Event: European Parliament Debate
Speech Date: 06/07/05
Speaker: Jack Straw
Ladies and Gentlemen,
It's a great honour to be here in the European Parliament, representing the British Presidency of the European Union. This is the first occasion I have had to address this great body. I welcome the chance we have to debate Iraq today, and later, to consider Africa and Globalisation.
Let me begin by thanking the Foreign Affairs Committee, and especially Mr Dimitrakopolous, for their report and the presentation of it this morning.
The disagreements within the European Union over military action against Saddam Hussein's regime in Iraq are a matter of record. We all acknowledge that strongly-held views on both sides remain. Given the strength of feeling, I am particularly grateful to the Foreign Affairs Committee for looking forward in their report to the future of Iraq and not rehearsing old arguments.
But since the end of military action, the European Union has recognised its strong and common interest in supporting the new Iraq which is now emerging. We condemn those who want to determine Iraq's future through extremism and violence. We condemn all killings and kidnappings but given the nature of this organisation, we particularly condemn the kidnap of the Egyptian ambassador, Mr Ihab al-Sherif, and the attacks on other diplomats. We are determined to see the success of a peaceful, stable and democratic Iraq, which responds to the needs of all its citizens.
Just over a year ago, the European Council endorsed the Commission's Communication setting out medium-term objectives for the development of the EU's relationship with Iraq. That strategy is bearing fruit. Last November, the Council presented a package of European Union assistance to Iraq's then Prime Minister, Dr Allawi. That included a longer-term commitment to starting negotiations on a Third Country Agreement, and to promoting EU trade and political co-operation with Iraq; a reminder of the Commission's offer to implement the Generalised System of Preferences; and financial support. Experts from the European Commission worked with the UN and the Independent Electoral Commission and helped to make a success of Iraq's first democratic elections, on 30 January this year. Several members of the European Parliament also observed those elections.

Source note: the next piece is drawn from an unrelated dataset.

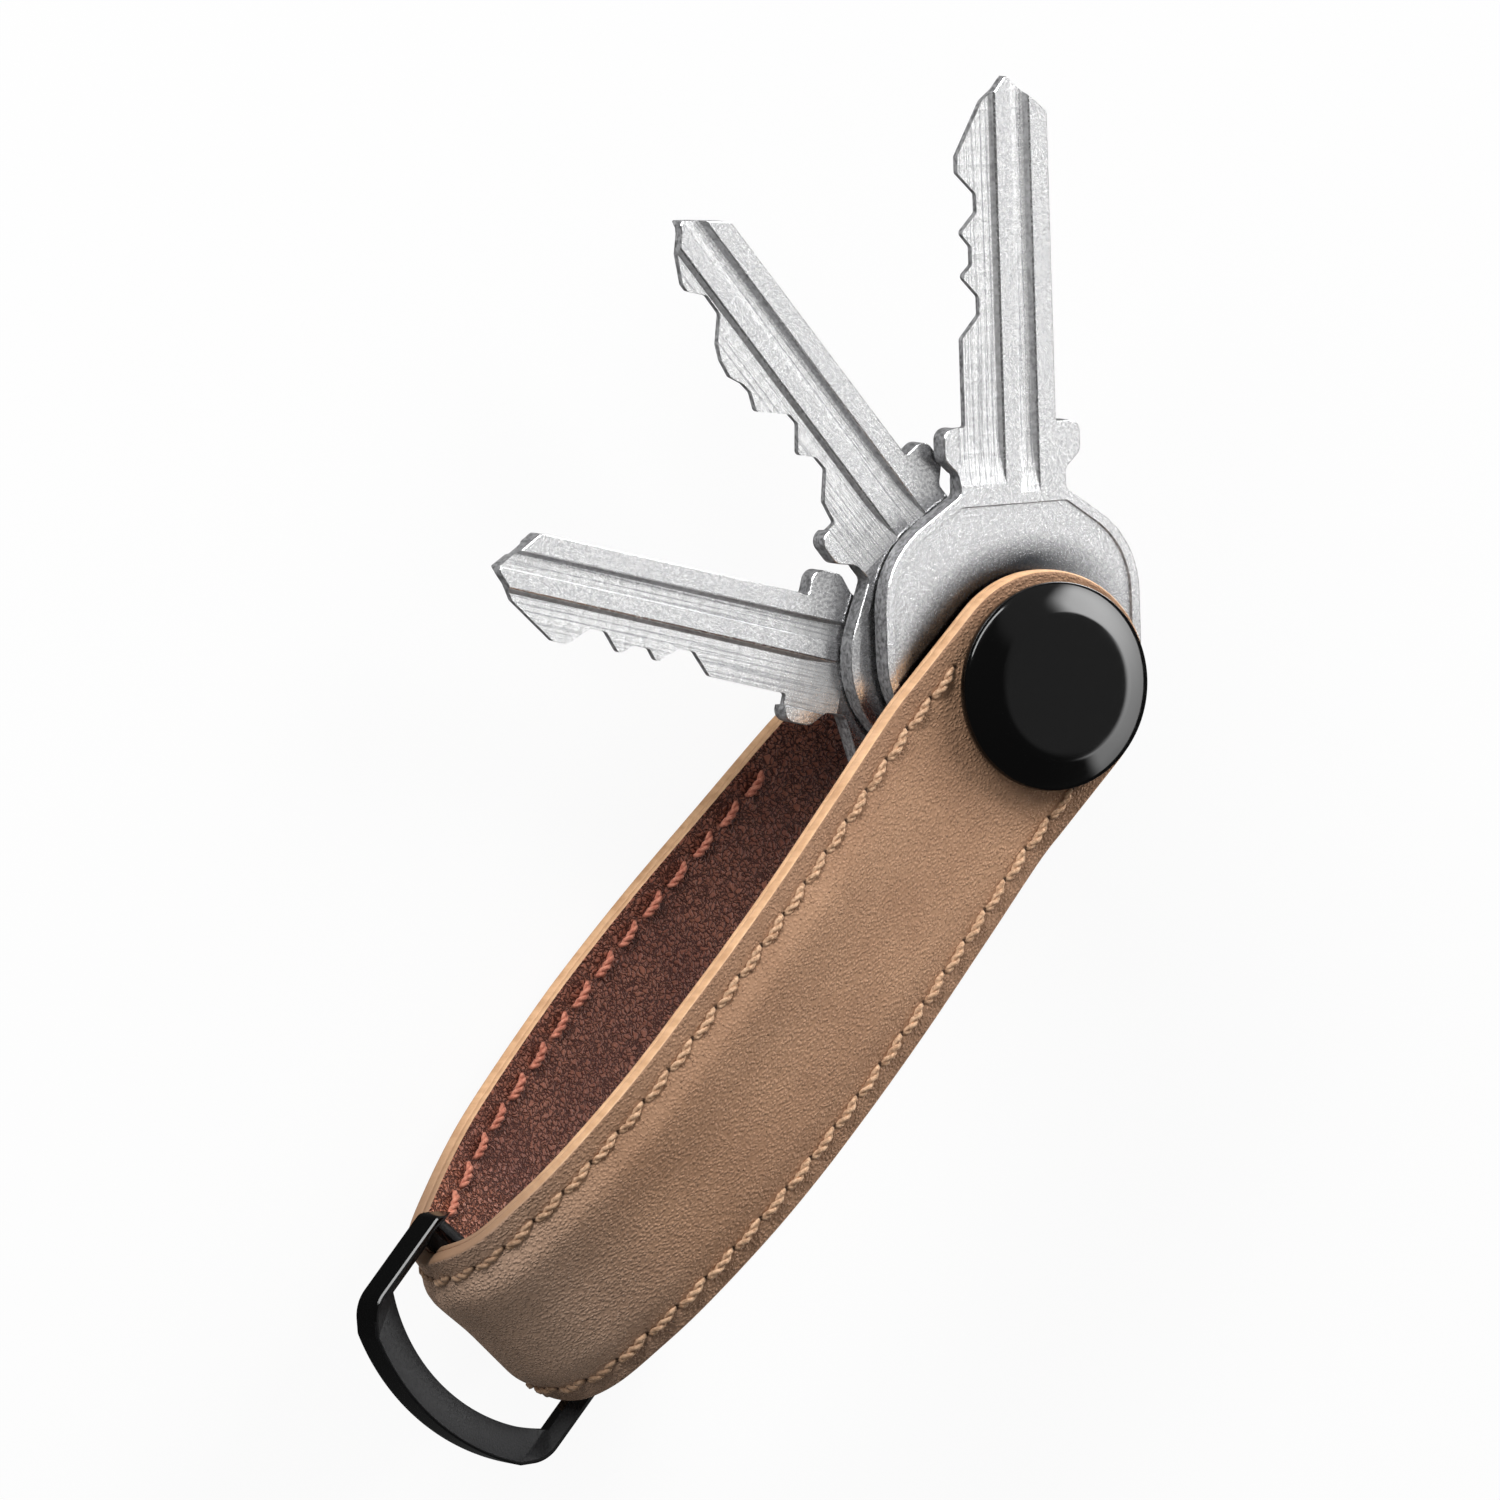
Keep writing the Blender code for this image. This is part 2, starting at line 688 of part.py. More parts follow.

The General Affairs and External Relations Council in February agreed to build on this package of assistance with further support for Iraq's political process, including the drafting of a new Constitution; a new Community aid package of €200 million for this year; and the launch of an EU integrated Rule of Law and Police Training mission for Iraq, with offices in Baghdad and in Brussels. That mission began training Iraqi police, judiciary and penitentiary officials yesterday, and is making a valuable contribution to the Iraqi Government's efforts to increase its authority and to entrench the rule of law.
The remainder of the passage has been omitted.